I would also consider looking at pattern matching technology - the sort of stuff that egrep in particular uses. This has the merit of being something that can be handled at runtime (because egrep does it all the time). Or you could go for a scripting language - Perl, Python, ... Or you could consider something like PCRE (Perl Compatible Regular Expressions) library.
Better yet, if you're going to use the boost library, there's always the Boost tokenizer library -> http://www.boost.org/doc/libs/1_39_0/libs/tokenizer/index.html
You could use a regex (perhaps the boost::regex library). If all of the patterns are just strings of letters, a regex like "(a|p|pp|u)" would find a greedy match. So:
Run a regex_search using the above pattern to locate the next match
Plug the match-text into your std::map to get the replace-text.
Print the non-matched consumed input and replace-text to your output, then repeat 1 on the remaining input.
And done.
It may seem a bit complicated, but the most efficient way to do that is to use a graph to represent a state-chart.
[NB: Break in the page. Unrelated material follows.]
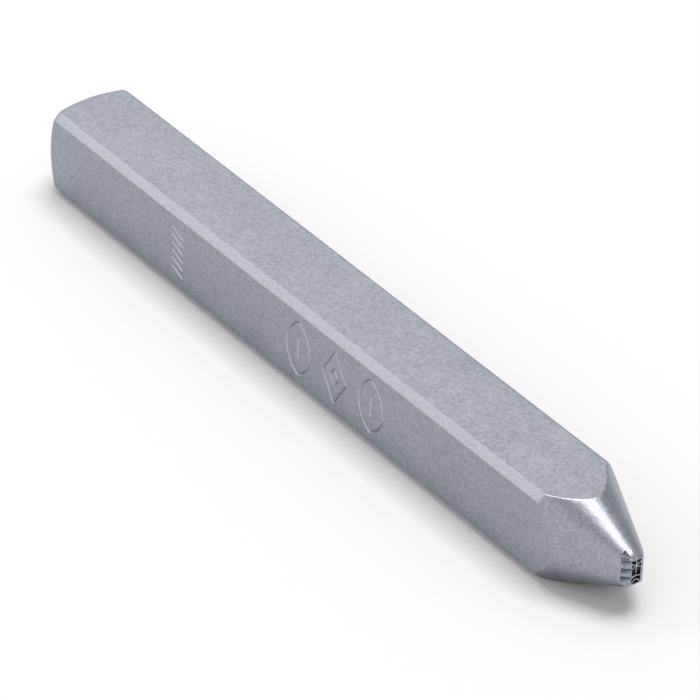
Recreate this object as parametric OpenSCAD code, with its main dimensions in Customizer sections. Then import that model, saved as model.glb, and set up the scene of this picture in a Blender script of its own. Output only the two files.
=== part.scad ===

At first, i thought boost.statechart would help, but i figured it wasn't really appropriate. This method can be more efficient that using a simple std::map IF there are many rules, the number of possible characters is limited and the length of the text to read is quite high.
So anyway, using a simple graph :
0) create graph with "start" vertex
1) read xml configuration file and create vertices when needed (transition from one "set of characters" (eg "pp") to an additional one (eg "ppa")). Inside each vertex, store a transition table to the next vertices. If "key text" is complete, mark vertex as final and store the resulting text
2) now read text and interpret it using the graph. Start at the "start" vertex. ( * ) Use table to interpret one character and to jump to new vertex. If no new vertex has been selected, an error can be issued. Otherwise, if new vertex is final, print the resulting text and jump back to start vertex. Go back to (*) until there is no more text to interpret.
You could use boost.graph to represent the graph, but i think it is overly complex for what you need. Make your own custom representation.